(Information given):
<<<<

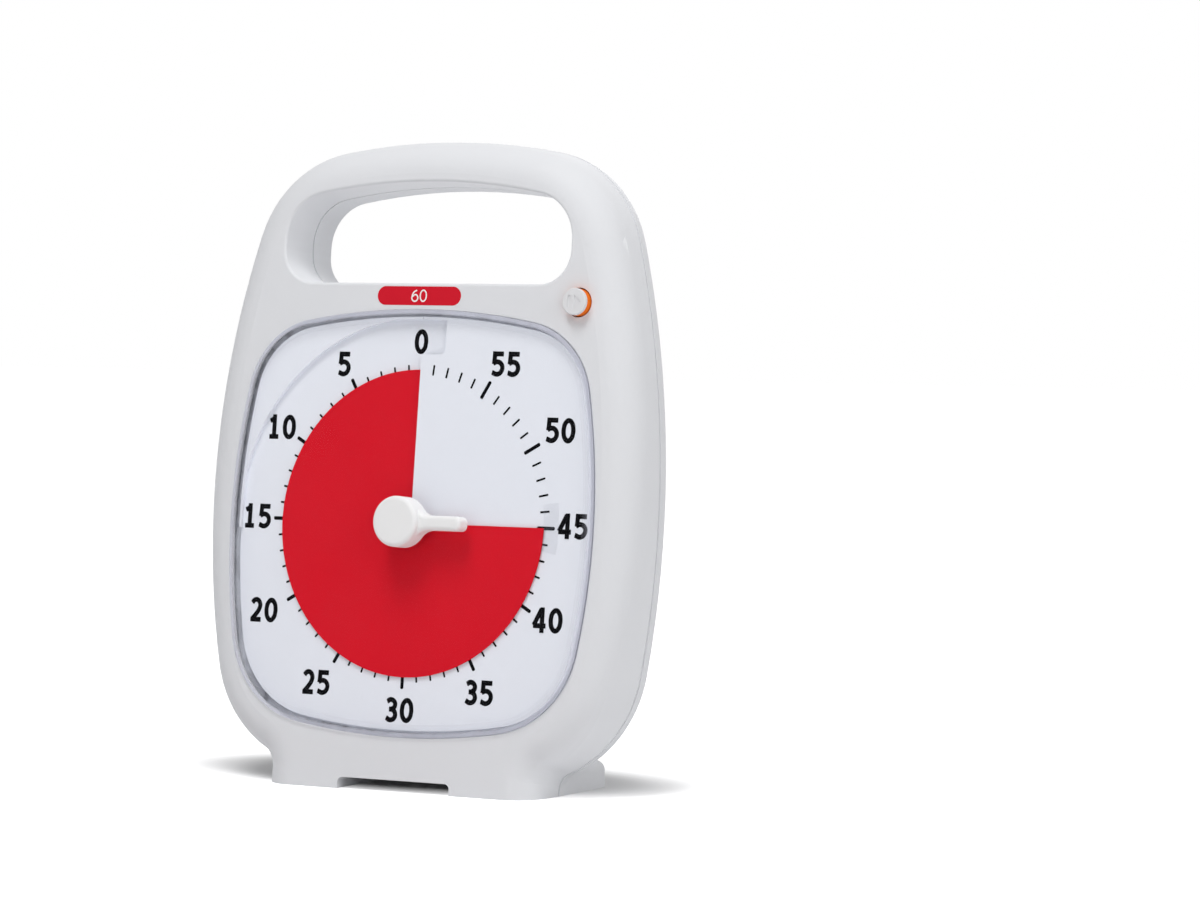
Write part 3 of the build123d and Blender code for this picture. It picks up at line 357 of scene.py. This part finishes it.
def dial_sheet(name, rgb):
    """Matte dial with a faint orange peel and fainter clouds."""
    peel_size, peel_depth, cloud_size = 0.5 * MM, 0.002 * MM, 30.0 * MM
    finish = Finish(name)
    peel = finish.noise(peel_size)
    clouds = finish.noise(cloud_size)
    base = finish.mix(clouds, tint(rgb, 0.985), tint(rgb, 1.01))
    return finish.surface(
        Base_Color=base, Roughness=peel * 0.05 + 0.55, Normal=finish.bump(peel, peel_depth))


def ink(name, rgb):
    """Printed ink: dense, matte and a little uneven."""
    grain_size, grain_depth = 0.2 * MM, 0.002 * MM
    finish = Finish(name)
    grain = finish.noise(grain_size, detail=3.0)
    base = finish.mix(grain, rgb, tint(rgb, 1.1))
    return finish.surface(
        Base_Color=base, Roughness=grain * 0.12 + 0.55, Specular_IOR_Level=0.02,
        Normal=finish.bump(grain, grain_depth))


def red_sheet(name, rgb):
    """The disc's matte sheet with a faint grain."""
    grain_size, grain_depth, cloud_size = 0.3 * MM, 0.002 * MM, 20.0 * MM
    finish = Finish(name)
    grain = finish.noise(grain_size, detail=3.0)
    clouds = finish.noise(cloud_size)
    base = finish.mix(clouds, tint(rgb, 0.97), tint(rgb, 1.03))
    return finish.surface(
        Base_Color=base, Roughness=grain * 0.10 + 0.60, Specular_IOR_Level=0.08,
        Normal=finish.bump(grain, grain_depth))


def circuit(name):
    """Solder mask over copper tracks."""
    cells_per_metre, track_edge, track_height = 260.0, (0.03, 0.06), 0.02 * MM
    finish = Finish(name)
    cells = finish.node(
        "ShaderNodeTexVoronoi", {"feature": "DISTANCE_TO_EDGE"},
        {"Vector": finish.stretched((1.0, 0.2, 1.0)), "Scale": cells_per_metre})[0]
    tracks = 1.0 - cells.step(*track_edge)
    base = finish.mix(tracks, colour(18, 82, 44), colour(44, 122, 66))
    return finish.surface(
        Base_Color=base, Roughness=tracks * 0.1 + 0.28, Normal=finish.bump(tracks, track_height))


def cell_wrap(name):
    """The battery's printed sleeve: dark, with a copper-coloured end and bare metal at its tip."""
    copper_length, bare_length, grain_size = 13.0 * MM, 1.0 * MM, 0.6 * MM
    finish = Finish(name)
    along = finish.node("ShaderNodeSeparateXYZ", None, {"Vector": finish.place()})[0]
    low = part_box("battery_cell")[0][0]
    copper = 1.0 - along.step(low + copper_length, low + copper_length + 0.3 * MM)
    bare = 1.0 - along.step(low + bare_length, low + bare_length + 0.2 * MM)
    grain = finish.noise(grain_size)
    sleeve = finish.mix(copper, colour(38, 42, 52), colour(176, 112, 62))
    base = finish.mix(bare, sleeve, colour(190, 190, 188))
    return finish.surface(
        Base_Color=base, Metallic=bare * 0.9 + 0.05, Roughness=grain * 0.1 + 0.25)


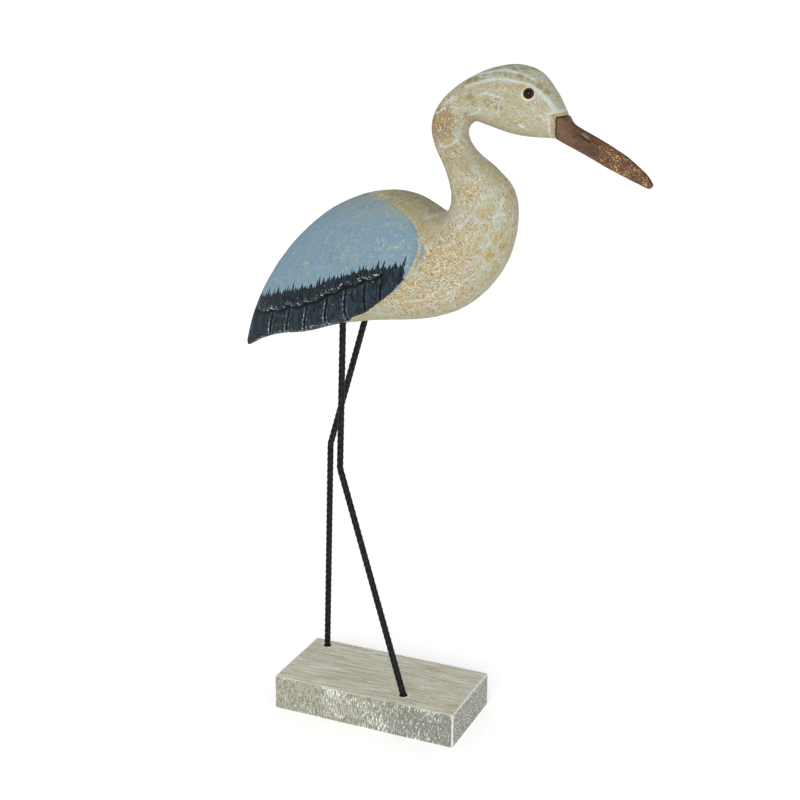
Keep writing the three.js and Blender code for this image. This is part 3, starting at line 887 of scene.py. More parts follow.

>>>>

(Given instruction): Copy out the data shown above without altering anything.

(Written response):
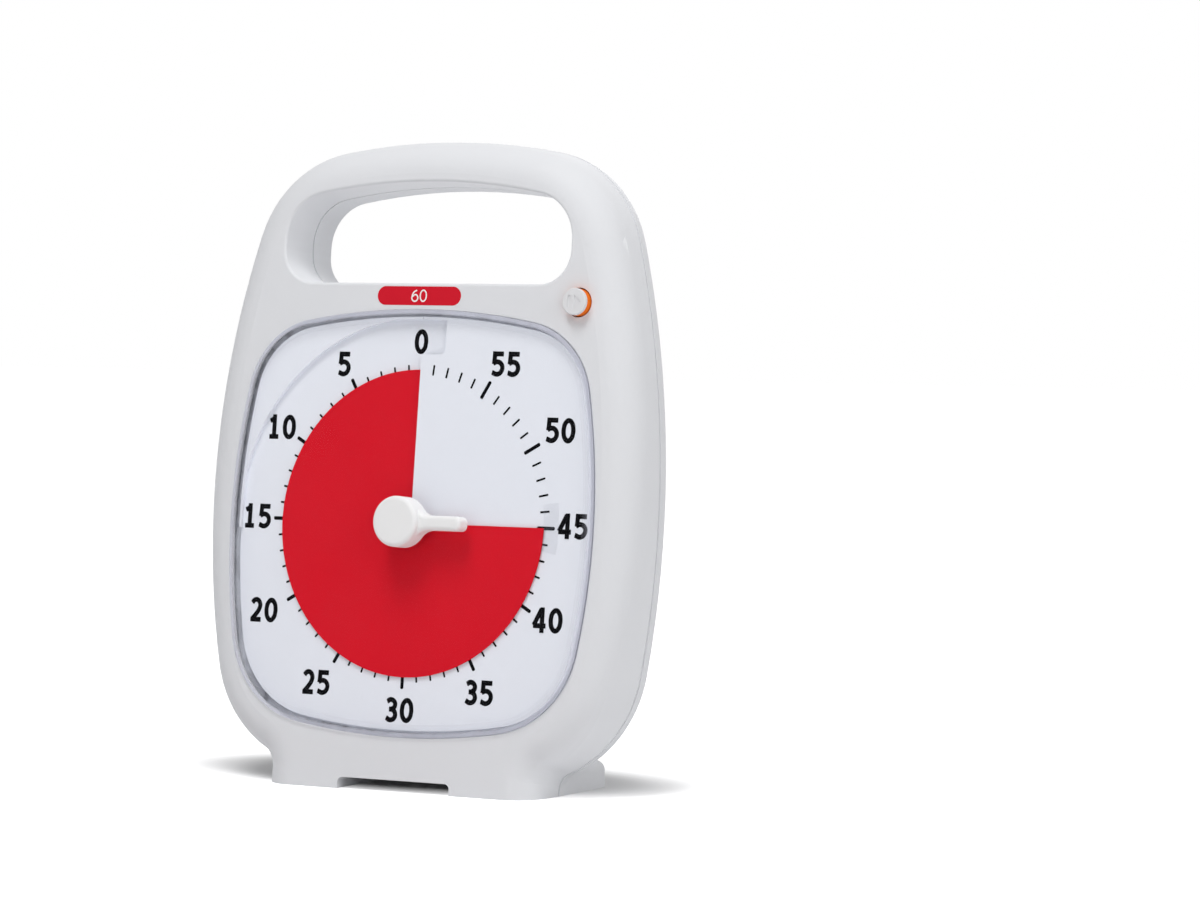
Write part 3 of the build123d and Blender code for this picture. It picks up at line 357 of scene.py. This part finishes it.
def dial_sheet(name, rgb):
    """Matte dial with a faint orange peel and fainter clouds."""
    peel_size, peel_depth, cloud_size = 0.5 * MM, 0.002 * MM, 30.0 * MM
    finish = Finish(name)
    peel = finish.noise(peel_size)
    clouds = finish.noise(cloud_size)
    base = finish.mix(clouds, tint(rgb, 0.985), tint(rgb, 1.01))
    return finish.surface(
        Base_Color=base, Roughness=peel * 0.05 + 0.55, Normal=finish.bump(peel, peel_depth))


def ink(name, rgb):
    """Printed ink: dense, matte and a little uneven."""
    grain_size, grain_depth = 0.2 * MM, 0.002 * MM
    finish = Finish(name)
    grain = finish.noise(grain_size, detail=3.0)
    base = finish.mix(grain, rgb, tint(rgb, 1.1))
    return finish.surface(
        Base_Color=base, Roughness=grain * 0.12 + 0.55, Specular_IOR_Level=0.02,
        Normal=finish.bump(grain, grain_depth))


def red_sheet(name, rgb):
    """The disc's matte sheet with a faint grain."""
    grain_size, grain_depth, cloud_size = 0.3 * MM, 0.002 * MM, 20.0 * MM
    finish = Finish(name)
    grain = finish.noise(grain_size, detail=3.0)
    clouds = finish.noise(cloud_size)
    base = finish.mix(clouds, tint(rgb, 0.97), tint(rgb, 1.03))
    return finish.surface(
        Base_Color=base, Roughness=grain * 0.10 + 0.60, Specular_IOR_Level=0.08,
        Normal=finish.bump(grain, grain_depth))


def circuit(name):
    """Solder mask over copper tracks."""
    cells_per_metre, track_edge, track_height = 260.0, (0.03, 0.06), 0.02 * MM
    finish = Finish(name)
    cells = finish.node(
        "ShaderNodeTexVoronoi", {"feature": "DISTANCE_TO_EDGE"},
        {"Vector": finish.stretched((1.0, 0.2, 1.0)), "Scale": cells_per_metre})[0]
    tracks = 1.0 - cells.step(*track_edge)
    base = finish.mix(tracks, colour(18, 82, 44), colour(44, 122, 66))
    return finish.surface(
        Base_Color=base, Roughness=tracks * 0.1 + 0.28, Normal=finish.bump(tracks, track_height))


def cell_wrap(name):
    """The battery's printed sleeve: dark, with a copper-coloured end and bare metal at its tip."""
    copper_length, bare_length, grain_size = 13.0 * MM, 1.0 * MM, 0.6 * MM
    finish = Finish(name)
    along = finish.node("ShaderNodeSeparateXYZ", None, {"Vector": finish.place()})[0]
    low = part_box("battery_cell")[0][0]
    copper = 1.0 - along.step(low + copper_length, low + copper_length + 0.3 * MM)
    bare = 1.0 - along.step(low + bare_length, low + bare_length + 0.2 * MM)
    grain = finish.noise(grain_size)
    sleeve = finish.mix(copper, colour(38, 42, 52), colour(176, 112, 62))
    base = finish.mix(bare, sleeve, colour(190, 190, 188))
    return finish.surface(
        Base_Color=base, Metallic=bare * 0.9 + 0.05, Roughness=grain * 0.1 + 0.25)


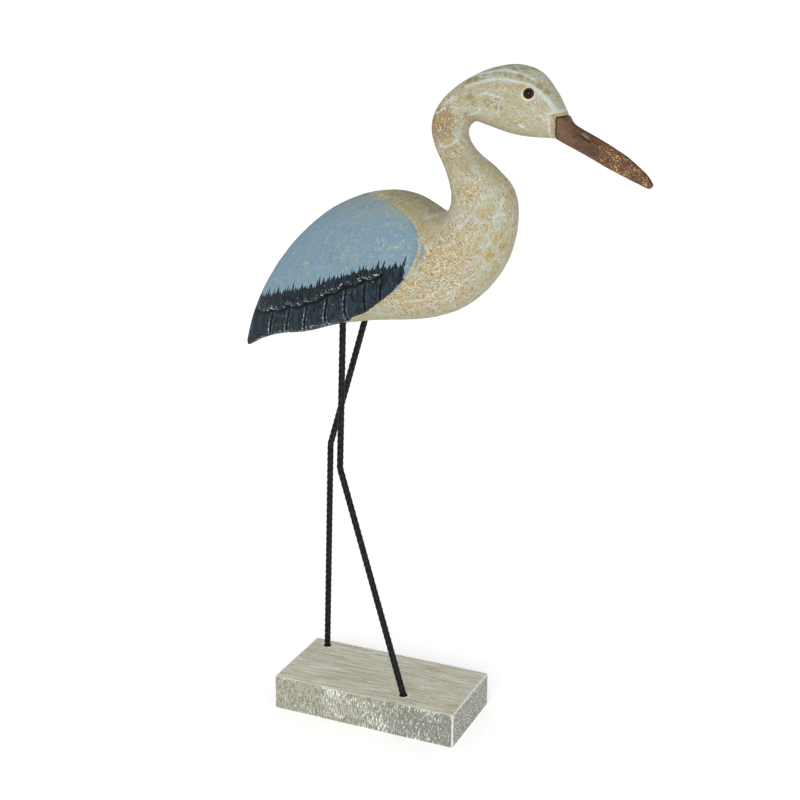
Keep writing the three.js and Blender code for this image. This is part 3, starting at line 887 of scene.py. More parts follow.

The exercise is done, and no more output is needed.